FATHERHOOD, by Bill Cosby (Dolphin/Doubleday, $14.95). Here we have the most vivid proof imaginable that nothing sells books like television. Fatherhood, by the star of the tube's most popular show, rocketed to the top of the best-seller lists almost the instant it was published in the spring of 1986 and stayed there for weeks, rolling up enormous hardcover sales; it keeps right on going in paperback. The book is little more than a Cosby monologue, but as millions of Americans know there's no one funnier than Cosby.

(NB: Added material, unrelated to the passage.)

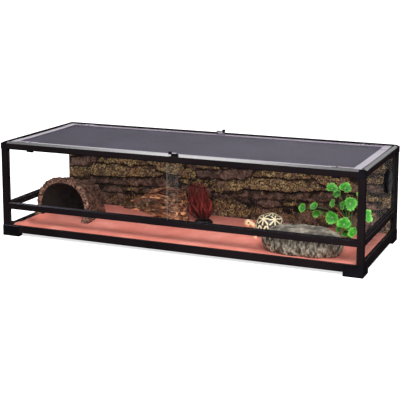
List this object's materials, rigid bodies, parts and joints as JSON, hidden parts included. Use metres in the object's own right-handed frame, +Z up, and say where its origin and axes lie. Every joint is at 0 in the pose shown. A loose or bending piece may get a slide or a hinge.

SPYCATCHER, by Peter Wright with Paul Greengrass (Viking, $19.95). This autobiography by a retired "molehunter" of MI5 -- the British counterintelligence service -- was helped into best-sellerdom by the blustering of Prime Minister Thatcher's government. Wright breached security by scribbling down secrets and half-secrets (along with just-plain innuendoes) and getting them published here and in Australia. In Britain, however, the courts upheld a government ban. A furious debate over censorship then erupted. The author's most controversial allegation is that some members of the British secret services thought former prime minister Harold Wilson was a Soviet spy and that the former director-general of MI5, Sir Roger Hollis, was a mole. People in the know say this is poppycock.
A DAY IN THE LIFE OF AMERICA, by Rick Smolan and David Cohen (Collins/Harper & Row, $39.95). "Dear Photographer," went the letter mailed to dozens of shooters, ". . . we want to position two hundred of the world's best photographers throughout America and give each photographer the same 24-hour period to capture a typical American day on film." Paid in Nikon cameras and Apple computers, the 200 photographers chosen shot almost a quarter of a million frames.
COMMUNION, by Whitley Strieber (Morrow, $17.95). Whitley Strieber received a $1 million advance to tell the story of how aliens visited his mountain cabin, took him aboard their vessel and inserted a needle into his brain. Although critics were skeptical, the author has received hundreds of calls and letters from people who claim similar experiences. Strieber plans a sequel that will document these testimonies.
CULTURAL LITERACY: What Every American Needs to Know, by E. D. Hirsch Jr. (Houghton Mifflin, $16.95). Although the title sounds like the name of college course, this book is actually the ultimate book of lists: Everything You Never Knew You Ought to Know. Hirsch, a professor of English at the University of Virginia, here provides lists of names, dates, places and ideas that he thinks all "culturally literate" Americans should know. He asserts that "reading skills" are worthless if the reader lacks appropriate background information. While Hirsch sees the list as open to modification, some critics felt that Hirsch's cultural frame of reference stopped in 1945.
THE FATAL SHORE, by Robert Hughes (Knopf, $24.95). Robert Hughes is a native Australian who has worked in the United States for years -- as an art critic -- but has never taken out American citizenship; too bad, for this precludes The Fatal Shore from consideration for every major American literary prize. Scholarly and popular, Hughes' book tells the story -- in prose that will shiver your timbers and break your heart -- of the involuntary settlement of Australia by British convicts.
THE GREAT DEPRESSION OF 1990: Why It's Got to Happen -- How to Protect Yourself, by Ravi Batra (Simon and Schuster, $17.95). Mainstream economists pooh-poohed Batra's fantasies of world-wide slump, and then what do you know? The stock market fell 508 points in one day. Can it really be that the great American, middle-class, post-World War II party is over? Who is to say? Certainly hundreds of thousands of readers hedged their bets by buying Batra's book -- presumably making him financially secure for life.